_The task_.
Return each line holding the string "picture".

──────── Data ────────

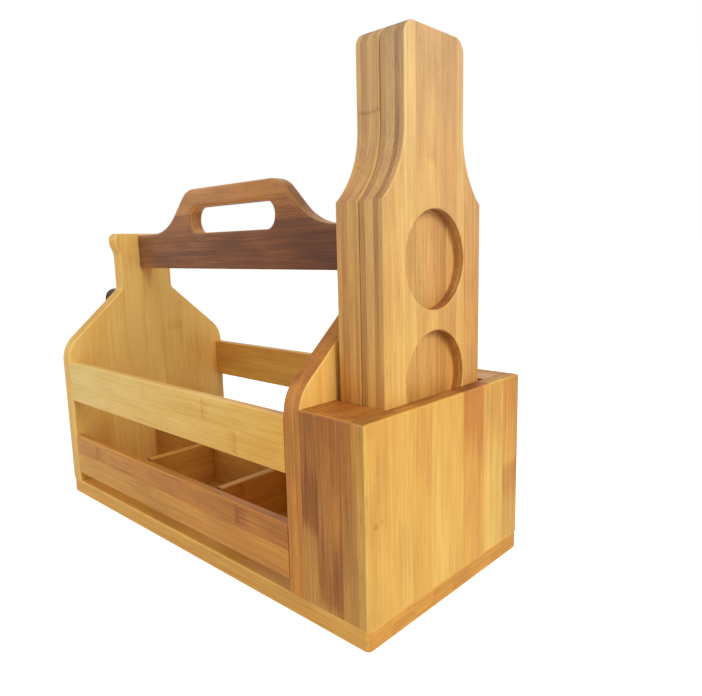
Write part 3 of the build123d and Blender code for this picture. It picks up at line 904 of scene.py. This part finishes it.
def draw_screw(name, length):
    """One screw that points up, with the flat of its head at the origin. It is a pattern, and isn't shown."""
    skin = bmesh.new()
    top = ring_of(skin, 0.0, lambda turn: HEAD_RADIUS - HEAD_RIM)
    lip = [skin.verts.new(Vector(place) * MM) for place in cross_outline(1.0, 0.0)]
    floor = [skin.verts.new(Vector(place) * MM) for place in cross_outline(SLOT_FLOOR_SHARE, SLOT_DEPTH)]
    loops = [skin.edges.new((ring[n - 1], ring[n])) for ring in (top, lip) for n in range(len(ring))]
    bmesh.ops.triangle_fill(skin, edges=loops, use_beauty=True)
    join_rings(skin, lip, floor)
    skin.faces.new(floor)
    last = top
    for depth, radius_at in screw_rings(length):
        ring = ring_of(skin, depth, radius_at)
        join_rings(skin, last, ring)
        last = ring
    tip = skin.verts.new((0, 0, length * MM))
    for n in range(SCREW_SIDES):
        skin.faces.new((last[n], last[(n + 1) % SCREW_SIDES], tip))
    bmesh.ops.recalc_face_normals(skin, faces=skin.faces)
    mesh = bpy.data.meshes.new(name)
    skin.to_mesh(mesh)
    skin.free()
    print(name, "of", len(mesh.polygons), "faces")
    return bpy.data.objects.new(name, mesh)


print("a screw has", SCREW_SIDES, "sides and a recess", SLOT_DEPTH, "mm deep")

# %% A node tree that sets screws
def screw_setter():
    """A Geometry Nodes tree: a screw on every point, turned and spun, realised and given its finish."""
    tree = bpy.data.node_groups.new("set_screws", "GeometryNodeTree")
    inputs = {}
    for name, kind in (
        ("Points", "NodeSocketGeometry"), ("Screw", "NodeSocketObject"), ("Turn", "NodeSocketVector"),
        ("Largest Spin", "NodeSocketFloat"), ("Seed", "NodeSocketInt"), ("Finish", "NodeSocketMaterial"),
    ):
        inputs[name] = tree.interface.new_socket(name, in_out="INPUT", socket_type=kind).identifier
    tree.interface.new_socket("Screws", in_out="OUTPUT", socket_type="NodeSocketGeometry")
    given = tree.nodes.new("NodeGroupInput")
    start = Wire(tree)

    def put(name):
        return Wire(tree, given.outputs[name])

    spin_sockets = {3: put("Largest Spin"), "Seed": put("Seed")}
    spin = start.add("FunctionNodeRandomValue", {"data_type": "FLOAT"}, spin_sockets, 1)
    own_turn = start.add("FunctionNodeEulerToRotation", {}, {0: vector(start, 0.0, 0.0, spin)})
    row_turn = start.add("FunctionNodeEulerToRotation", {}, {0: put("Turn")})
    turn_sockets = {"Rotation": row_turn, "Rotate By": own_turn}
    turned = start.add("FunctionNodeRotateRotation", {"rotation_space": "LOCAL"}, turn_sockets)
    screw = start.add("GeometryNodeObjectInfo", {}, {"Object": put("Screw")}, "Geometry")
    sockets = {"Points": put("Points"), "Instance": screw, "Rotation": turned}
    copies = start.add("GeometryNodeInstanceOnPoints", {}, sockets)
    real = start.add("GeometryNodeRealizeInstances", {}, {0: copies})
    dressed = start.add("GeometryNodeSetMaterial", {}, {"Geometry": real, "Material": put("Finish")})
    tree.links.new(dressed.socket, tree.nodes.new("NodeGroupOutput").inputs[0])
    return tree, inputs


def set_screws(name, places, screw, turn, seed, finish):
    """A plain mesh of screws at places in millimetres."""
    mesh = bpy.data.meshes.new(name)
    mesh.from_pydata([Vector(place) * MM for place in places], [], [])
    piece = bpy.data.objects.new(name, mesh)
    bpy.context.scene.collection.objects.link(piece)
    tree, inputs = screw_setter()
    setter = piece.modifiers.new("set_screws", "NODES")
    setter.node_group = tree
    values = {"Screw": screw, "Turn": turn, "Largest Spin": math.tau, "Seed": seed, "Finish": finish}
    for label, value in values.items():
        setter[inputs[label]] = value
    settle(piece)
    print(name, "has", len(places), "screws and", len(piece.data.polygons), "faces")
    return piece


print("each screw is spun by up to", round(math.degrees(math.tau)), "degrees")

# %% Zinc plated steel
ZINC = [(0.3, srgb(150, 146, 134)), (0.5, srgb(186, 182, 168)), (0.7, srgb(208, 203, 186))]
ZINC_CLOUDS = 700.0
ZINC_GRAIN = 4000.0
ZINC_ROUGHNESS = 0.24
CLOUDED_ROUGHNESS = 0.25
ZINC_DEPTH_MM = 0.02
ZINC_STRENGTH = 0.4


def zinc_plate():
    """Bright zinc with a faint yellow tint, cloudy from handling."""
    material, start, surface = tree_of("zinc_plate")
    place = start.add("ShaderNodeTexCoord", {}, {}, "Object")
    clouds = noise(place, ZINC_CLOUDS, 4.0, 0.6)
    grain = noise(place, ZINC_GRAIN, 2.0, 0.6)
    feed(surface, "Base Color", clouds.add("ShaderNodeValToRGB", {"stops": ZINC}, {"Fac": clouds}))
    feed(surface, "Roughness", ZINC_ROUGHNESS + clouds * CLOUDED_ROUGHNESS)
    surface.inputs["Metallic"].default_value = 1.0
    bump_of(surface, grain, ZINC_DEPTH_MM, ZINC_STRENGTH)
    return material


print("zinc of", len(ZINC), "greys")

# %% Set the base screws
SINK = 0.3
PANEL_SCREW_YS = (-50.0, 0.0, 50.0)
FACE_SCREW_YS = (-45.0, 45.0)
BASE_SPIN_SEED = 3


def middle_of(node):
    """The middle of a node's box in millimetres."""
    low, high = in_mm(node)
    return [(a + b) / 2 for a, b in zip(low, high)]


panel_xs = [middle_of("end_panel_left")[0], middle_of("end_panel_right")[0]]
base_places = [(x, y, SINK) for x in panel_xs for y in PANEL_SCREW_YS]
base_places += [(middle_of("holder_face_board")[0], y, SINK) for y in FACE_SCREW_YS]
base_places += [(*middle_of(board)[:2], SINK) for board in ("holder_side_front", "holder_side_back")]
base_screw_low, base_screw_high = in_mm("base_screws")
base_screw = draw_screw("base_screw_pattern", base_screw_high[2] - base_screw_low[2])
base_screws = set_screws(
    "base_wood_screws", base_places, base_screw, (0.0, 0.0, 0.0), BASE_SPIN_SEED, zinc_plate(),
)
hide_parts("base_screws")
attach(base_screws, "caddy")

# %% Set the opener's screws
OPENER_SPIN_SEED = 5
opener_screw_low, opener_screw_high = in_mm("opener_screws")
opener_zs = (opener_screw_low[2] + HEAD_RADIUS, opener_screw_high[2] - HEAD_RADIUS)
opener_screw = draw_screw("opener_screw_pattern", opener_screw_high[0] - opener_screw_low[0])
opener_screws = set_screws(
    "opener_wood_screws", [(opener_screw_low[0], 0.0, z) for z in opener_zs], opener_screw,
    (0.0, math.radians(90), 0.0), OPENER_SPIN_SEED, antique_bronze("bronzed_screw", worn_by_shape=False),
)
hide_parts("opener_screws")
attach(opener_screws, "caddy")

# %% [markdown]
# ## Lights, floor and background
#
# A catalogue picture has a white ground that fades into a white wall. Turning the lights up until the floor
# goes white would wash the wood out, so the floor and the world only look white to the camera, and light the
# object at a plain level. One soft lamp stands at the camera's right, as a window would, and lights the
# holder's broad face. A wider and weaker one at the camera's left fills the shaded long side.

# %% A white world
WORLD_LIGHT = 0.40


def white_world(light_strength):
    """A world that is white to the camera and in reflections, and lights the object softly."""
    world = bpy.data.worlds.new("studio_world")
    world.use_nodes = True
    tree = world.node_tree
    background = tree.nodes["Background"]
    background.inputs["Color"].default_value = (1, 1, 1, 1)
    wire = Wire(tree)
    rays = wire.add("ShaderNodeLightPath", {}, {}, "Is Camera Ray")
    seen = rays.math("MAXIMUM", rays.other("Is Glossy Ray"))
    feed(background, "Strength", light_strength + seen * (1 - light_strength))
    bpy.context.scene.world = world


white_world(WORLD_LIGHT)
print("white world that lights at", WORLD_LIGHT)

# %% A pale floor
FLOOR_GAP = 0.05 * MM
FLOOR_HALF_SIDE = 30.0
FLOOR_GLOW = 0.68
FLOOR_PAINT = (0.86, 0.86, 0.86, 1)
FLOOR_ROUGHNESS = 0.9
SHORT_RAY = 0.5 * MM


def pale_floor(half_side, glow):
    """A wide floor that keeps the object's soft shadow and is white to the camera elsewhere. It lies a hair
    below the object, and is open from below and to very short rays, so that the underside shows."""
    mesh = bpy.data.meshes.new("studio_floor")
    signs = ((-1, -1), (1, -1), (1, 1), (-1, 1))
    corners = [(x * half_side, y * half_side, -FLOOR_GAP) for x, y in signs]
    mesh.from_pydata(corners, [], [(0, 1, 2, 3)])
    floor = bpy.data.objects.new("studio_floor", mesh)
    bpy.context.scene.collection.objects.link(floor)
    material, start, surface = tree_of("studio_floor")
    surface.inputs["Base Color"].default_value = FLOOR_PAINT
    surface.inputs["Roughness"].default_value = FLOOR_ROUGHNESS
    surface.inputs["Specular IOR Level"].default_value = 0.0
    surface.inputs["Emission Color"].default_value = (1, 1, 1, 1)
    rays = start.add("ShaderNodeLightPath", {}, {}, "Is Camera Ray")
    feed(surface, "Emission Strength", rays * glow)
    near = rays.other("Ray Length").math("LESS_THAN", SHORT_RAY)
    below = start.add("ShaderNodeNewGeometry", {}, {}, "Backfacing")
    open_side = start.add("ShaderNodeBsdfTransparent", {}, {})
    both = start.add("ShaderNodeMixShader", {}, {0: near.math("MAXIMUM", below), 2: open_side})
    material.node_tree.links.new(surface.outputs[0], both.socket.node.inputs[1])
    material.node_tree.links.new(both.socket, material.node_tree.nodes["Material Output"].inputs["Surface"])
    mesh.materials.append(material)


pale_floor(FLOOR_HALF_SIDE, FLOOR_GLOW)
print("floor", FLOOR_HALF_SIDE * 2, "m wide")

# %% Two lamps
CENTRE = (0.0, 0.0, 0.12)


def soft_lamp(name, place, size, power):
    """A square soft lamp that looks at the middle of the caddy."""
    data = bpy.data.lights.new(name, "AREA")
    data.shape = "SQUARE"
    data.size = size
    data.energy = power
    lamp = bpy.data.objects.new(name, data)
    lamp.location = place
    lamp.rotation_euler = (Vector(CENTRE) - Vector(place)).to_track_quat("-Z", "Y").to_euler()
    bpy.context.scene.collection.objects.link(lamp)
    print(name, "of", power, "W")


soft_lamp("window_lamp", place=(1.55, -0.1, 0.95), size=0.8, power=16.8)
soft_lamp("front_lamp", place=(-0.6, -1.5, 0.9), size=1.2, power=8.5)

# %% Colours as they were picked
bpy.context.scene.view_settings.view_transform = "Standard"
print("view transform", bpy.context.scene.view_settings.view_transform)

────────

_Reply_.
Write part 3 of the build123d and Blender code for this picture. It picks up at line 904 of scene.py. This part finishes it.
# A catalogue picture has a white ground that fades into a white wall. Turning the lights up until the floor